07:00 Publié dans Prose | Lien permanent | Commentaires (12) | Tags : littérature
Commentaires
J' aime bien cette famille; tribu masculine qui attend la venue de la petite avec amusement et tendresse et puis le personnage de la mère, aussi timide que déterminée..
Je les ai bien dans l' oeil, tiens, je pourrais même les dessiner.. :)
Écrit par : agnès | 13/02/2012
@ Agnès : les dessiner? Ah, c'est que la description qui en est faite est parlante alors. Voilà un compliment déguisé (sourire)
Écrit par : Feuilly | 14/02/2012
Une histoire dans l'histoire dans l'histoire ...ça pourrait continuer indéfiniment ! Mais on y entre et on s'y installe.
J'aime l'idée du changement que peut apporter une personne dans un environnement. Tellement vrai !
Voilà, vous tenez votre roman et vos personnages nous interpellent ...
Écrit par : saravati | 14/02/2012
Marin Rivière eût écrit sur l'eau (à propos de :), son nom eût été un bel aptonyme... :)
Nous n'oublions pas l'intitulé du livre tiré du coffre : "Nouvelles impossibles" ! :)
(= l'écrivain est attendu au coin du bois :)
Écrit par : Michèle | 14/02/2012
@ Saravati : oui, une histoire dans l’histoire. On trouve un coffre, dans le coffre on trouve un livre, on ouvre le livre et… Une sorte de mise en abyme en quelque sorte. Mais cela ne sera point un roman, le titre le dit : « nouvelles »
@ Michèle : Je ne sais absolument pas pourquoi, mais j’ai pensé à Marin Marais et à Monsieur de Ste Colombe (voir Pascal Quignard et aussi le film « Tous les matins du monde » de Corneau) en cherchant un prénom à mon auteur imaginaire. Puis Rivière s’est imposé, peut-être inconsciemment suite à « Marais », je ne sais pas. Ou Jacques Rivière, peut-être. Je n’avais pas remarqué que nom et prénom renvoient tous deux au thème de l’eau.

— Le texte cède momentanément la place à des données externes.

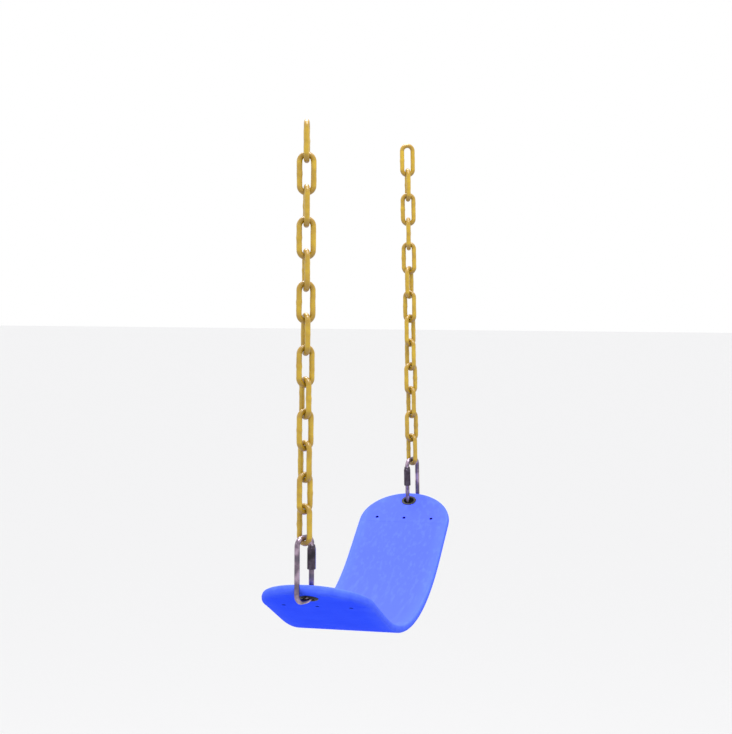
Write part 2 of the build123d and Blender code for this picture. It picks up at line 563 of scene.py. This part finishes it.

Je retiens le mot « aptonyme » et je note en passant qu’il est québécois et n’a pas d’équivalent en français de France. Dommage. C’est par sa capacité à former elle-même des néologisme qu’une langue conserve s abonne santé.
« Nouvelles impossibles ». Je ne sais pas si les nouvelles seront impossibles, mais l’histoire racontée devrait l’être quand même un peu.
Écrit par : Feuilly | 14/02/2012
Procédé littéraire utilisé avec brio par Maupassant (entre autres) qui consiste à dédoubler le narrateur, où l’écrivain raconte une histoire qui lui a été racontée où qu’il a trouvé dans un livre, une lettre…
Mais le procédé ne fait pas la qualité, cher monsieur. Ce n’est pas une recette de cuisine. Encore faut-il avoir de l’écriture, du style, de l’élan poétique pour le conduire à bien et enchanter son lecteur. Et là, apparemment…
Écrit par : Armand | 14/02/2012
@ Armand : une histoire qu'il a trouvéE dans un livre : bien sûr, le procédé n'est pas nouveau. Quant au manque d'écriture, de style et d'élan poétique, que voulez-vous, cher monsieur, on n'est pas dans la Pléiade, ici, il ne faut pas demander l'impossible. C'est moins cher, mais c'est moins bon.
Écrit par : Feuilly | 14/02/2012
Rien de plus facile que de ne pas venir lire ce qui déplaît...
Écrit par : Michèle Pambrun | 14/02/2012
Ces sous-entendus sont déplaisants et pour l'auteur et pour les lecteurs.
En tout cas, dans le lot il doit y avoir au moins un masochiste !
Pour ma part, je ne pourrais jamais lire de A à Z un texte qui me déplaît nonobstant les raisons-bateau pour laquelle il déplaît !
Continuez Feuilly, nous savons pourquoi votre écriture nous plaît et nous ne sommes pas tous des ignares ou des imbéciles ! (du moins, je l'espère :-)
Écrit par : saravati | 15/02/2012
Merci pour tous ces messages d'encouragement.
Écrit par : Feuilly | 15/02/2012
Nous attendons la suite avec gourmandise :)
Nulle intention cependant de te mettre la pression...
Écrit par : Michèle | 16/02/2012
La suite s'écrit, pas de panique. Mais il faut bien jouer sur l'impatience des lecteurs pour compenser l'absence "d'écriture, de style et d'’élan poétique" (sourire).